At the present time almost all of the initial flaws of the M16 have been removed and it is considered among the best assault rifles in the world. While its reliability in harsh conditions cannot match that of its main rival, the Kalashnikov AK-47 and AK-74, it is still a quite reliable weapon, especially when well maintained. It is also comfortable to fire and quite accurate.

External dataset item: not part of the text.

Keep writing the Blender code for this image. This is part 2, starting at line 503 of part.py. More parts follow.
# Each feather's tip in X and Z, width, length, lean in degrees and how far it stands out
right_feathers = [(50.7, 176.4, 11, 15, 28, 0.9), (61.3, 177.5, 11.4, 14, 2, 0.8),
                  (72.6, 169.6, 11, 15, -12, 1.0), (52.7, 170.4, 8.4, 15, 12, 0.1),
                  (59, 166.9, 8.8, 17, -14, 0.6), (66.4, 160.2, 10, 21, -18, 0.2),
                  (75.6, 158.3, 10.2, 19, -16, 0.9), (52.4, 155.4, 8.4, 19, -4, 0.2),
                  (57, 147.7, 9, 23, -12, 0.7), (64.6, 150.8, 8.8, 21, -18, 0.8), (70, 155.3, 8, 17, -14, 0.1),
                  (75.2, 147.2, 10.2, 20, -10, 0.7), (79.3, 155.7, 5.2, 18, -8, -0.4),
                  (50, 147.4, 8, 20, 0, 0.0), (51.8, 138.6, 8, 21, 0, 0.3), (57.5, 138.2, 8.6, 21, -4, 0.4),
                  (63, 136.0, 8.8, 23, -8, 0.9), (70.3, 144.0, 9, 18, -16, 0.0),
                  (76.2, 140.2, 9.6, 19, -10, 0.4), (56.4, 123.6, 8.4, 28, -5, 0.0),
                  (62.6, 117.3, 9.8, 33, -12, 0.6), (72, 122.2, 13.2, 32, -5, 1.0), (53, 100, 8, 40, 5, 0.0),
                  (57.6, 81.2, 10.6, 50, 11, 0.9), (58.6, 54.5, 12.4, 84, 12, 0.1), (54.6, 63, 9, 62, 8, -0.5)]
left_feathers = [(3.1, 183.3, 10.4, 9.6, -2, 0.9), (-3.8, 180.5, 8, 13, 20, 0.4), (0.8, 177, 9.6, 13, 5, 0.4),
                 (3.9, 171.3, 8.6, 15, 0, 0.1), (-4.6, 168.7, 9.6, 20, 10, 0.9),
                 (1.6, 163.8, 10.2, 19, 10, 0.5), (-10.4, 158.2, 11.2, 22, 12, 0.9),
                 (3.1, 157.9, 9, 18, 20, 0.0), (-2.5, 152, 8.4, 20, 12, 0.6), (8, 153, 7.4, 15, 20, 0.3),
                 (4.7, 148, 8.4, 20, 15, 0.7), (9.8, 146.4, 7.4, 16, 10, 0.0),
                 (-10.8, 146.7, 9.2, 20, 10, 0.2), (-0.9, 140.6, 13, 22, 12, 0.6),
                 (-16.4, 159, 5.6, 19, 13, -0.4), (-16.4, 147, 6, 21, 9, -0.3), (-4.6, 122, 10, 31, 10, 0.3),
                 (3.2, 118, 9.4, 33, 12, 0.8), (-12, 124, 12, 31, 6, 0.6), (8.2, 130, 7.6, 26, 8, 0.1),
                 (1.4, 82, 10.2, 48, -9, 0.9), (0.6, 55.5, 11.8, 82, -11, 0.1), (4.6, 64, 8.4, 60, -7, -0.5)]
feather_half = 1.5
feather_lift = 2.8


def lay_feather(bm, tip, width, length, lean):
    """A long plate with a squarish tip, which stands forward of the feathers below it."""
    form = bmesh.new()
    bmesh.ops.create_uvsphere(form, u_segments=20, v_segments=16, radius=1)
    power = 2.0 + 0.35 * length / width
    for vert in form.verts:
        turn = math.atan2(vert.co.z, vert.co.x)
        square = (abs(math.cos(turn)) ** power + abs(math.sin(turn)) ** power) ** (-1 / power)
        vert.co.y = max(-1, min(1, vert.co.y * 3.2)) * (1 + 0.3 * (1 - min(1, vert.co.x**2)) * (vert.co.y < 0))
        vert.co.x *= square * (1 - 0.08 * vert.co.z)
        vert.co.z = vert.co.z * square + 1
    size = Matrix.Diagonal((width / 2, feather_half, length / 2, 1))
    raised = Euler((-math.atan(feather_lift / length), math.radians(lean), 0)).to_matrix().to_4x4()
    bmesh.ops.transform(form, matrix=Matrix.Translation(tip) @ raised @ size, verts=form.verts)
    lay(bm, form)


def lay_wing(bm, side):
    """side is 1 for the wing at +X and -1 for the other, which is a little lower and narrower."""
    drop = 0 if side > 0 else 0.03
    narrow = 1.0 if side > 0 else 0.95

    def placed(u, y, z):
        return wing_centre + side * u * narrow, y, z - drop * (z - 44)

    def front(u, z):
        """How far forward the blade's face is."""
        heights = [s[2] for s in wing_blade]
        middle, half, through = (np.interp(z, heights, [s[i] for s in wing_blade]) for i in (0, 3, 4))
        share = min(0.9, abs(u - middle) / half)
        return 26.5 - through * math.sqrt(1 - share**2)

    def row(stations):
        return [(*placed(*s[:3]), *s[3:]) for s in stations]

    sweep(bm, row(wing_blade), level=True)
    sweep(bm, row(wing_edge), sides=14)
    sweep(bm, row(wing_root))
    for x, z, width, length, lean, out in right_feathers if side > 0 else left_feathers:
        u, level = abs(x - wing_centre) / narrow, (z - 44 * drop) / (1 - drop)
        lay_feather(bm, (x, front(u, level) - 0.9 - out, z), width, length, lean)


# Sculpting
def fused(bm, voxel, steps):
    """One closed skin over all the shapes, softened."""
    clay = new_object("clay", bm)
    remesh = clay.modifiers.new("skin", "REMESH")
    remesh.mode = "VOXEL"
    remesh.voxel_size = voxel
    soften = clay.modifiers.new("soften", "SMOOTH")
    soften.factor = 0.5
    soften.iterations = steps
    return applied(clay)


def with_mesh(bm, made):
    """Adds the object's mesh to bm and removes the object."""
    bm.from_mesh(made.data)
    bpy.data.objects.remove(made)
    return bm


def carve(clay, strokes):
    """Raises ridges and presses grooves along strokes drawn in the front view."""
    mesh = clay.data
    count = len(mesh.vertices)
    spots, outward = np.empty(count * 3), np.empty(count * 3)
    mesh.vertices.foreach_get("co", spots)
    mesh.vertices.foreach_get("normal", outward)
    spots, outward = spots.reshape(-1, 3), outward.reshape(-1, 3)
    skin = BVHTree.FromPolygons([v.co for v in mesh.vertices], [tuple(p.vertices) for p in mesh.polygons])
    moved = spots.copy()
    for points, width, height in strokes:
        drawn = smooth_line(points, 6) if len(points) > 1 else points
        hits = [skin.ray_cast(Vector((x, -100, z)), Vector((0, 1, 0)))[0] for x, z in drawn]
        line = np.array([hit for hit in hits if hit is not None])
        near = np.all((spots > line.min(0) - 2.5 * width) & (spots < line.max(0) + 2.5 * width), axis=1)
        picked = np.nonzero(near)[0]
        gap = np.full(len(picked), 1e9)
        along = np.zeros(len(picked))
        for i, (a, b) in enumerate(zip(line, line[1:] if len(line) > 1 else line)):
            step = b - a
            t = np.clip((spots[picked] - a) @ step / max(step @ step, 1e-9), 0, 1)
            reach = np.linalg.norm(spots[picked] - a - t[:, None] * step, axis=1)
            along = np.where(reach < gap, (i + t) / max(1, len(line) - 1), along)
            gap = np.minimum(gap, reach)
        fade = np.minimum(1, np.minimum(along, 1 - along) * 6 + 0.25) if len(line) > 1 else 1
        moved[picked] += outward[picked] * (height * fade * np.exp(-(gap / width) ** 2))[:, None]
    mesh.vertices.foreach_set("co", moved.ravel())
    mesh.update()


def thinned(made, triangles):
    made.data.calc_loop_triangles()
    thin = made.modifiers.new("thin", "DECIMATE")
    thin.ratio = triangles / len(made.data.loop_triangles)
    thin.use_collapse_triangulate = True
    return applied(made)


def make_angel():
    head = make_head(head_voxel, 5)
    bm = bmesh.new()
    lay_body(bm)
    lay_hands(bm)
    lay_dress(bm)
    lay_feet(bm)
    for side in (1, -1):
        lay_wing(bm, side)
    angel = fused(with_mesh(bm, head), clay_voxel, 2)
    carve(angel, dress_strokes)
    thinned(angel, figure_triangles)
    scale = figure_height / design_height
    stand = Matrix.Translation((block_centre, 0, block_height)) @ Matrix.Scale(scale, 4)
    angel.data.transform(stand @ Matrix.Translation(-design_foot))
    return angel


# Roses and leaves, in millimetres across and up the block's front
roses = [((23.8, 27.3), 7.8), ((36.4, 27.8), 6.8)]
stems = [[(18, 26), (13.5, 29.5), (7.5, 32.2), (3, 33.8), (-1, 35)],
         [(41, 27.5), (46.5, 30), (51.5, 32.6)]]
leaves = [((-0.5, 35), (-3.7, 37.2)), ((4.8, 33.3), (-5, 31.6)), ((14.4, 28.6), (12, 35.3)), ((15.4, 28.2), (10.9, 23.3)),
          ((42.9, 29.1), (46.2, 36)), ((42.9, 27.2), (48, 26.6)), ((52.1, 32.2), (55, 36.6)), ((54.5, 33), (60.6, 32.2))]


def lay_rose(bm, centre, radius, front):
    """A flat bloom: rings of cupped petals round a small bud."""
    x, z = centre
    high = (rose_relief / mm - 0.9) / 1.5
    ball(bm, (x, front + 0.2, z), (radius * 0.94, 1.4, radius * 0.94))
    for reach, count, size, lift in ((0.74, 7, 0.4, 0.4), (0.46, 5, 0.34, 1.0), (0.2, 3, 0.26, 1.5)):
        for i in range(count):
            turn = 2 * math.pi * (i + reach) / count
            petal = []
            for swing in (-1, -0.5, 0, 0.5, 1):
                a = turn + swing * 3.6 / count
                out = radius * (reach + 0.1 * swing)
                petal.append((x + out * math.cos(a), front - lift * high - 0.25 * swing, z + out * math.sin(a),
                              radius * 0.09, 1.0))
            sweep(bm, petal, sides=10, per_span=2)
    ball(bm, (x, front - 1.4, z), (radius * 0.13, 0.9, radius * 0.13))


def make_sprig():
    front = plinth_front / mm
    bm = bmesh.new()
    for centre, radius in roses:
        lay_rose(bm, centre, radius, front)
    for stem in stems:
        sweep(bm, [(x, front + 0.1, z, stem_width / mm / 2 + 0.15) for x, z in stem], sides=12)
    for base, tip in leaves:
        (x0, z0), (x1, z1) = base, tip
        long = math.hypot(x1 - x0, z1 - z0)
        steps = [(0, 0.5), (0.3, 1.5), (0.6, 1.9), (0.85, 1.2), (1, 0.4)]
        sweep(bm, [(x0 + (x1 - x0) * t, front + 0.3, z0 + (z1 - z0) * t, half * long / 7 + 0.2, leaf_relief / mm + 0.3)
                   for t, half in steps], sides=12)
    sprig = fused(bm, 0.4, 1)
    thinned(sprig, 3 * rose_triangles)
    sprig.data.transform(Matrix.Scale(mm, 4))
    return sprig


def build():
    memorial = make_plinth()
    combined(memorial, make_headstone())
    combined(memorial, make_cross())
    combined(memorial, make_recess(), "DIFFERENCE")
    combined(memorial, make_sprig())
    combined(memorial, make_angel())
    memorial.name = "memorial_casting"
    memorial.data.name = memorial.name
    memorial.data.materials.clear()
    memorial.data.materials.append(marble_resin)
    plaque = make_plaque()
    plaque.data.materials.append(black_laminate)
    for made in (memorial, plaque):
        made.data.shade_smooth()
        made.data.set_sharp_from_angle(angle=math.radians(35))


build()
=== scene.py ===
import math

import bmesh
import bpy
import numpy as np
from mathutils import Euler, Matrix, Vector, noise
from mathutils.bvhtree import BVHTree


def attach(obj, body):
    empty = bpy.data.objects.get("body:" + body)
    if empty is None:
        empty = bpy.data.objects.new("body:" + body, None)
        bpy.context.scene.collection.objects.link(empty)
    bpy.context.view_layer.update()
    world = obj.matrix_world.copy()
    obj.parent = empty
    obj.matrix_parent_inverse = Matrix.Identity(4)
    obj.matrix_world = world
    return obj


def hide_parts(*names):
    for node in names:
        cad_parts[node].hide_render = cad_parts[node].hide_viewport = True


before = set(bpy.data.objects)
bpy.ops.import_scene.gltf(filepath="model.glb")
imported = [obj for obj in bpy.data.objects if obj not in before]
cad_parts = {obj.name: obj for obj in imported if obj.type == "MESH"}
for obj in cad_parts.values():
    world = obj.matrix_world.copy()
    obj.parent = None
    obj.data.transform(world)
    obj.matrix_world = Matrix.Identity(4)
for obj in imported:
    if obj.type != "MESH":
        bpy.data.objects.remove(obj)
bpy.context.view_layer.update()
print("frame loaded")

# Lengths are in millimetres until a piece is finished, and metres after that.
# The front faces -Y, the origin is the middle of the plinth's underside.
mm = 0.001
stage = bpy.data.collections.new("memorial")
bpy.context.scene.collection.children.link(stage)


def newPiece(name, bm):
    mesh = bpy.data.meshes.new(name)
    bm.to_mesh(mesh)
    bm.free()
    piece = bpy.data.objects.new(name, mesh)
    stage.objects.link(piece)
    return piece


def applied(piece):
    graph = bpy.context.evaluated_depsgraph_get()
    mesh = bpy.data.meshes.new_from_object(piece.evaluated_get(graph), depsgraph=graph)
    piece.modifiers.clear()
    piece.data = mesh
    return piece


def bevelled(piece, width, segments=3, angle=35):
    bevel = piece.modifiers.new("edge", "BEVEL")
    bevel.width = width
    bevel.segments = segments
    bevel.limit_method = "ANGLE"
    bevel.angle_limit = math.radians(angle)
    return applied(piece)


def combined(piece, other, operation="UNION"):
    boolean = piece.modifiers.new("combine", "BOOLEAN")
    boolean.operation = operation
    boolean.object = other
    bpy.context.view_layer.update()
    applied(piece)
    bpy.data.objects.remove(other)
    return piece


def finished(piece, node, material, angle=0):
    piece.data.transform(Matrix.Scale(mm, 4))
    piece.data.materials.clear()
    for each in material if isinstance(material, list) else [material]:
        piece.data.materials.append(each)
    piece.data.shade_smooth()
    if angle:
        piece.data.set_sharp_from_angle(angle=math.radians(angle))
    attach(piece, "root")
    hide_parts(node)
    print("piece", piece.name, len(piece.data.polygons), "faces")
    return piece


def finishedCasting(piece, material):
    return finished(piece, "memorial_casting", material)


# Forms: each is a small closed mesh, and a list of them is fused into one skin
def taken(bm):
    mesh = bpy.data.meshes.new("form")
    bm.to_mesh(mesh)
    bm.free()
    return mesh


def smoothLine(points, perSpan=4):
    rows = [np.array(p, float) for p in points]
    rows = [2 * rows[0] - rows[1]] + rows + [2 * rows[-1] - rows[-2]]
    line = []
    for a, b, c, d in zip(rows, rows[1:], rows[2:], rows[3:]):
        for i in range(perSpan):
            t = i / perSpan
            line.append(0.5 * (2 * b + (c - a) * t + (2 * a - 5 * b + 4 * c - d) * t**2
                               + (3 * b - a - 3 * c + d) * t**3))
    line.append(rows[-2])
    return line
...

It must be noted that during recent operations in Afghanistan and Iraq (2002 and 2003, respectively), there were several controversial complaints about the effectiveness and reliability of the M16A2 and M4 rifles. It seems that most complaints about the reliability of the M16A2 rifles came from inadequate troop training and the resulting improper handling of the rifles. The M4 carbines are a somewhat different story, since the problems can be partially traced to the shortened gas system, which now operates at higher pressures, thus more violently. The M4 also rapidly overheated. Another general complaint was about the poor effectiveness of the standard M855 ammunition, which lacked stopping power especially from shorter M4 carbine barrels. To partially cure this problem, the US SOCOM recently issued a new type of 5.56 mm ammunition, the Mk.262 mod.0, which is loaded with heavier Sierra Match King bullets, weighing 4.99 gram compared with the 4.0 gram bullet in the M855 cartridge. The most recent experience also clearly showed the excessive length of the M16A2 rifles, which are too clumsy for motorised troops, riding in cars, armored carriers and helicopters. At the present time, many M16A2 rifles are being replaced in the hands of US troops with more compact and maneuverable M4A1 carbines.

One of the key advantages of the Stoner design, that must be especially stressed, is the extreme flexibility of the construction. At the present time the interchangeable complete upper receiver assemblies ("upper" in short) are available in various barrel lengths and profiles (from 7 to 24 inches long, slim and heavy), in dozens of rifle and pistol calibers (from tiny but fast .17 Remington and up to monstrous .458 SOCOM, and from .22LR and 9mm Luger up to mighty .50AE). Special, manually single-shot uppers are commercially available in the extremely powerful .50BMG (12.7x99mm) caliber. Various "lower receiver" assemblies offer a broad variety of trigger units, buttstocks and other options. This advantage is viable for both military (especially Spec Ops), Law Enforcement, and civilian applications, as it allows to tailor any particular AR-15 type rifle to the current situation and tactical needs.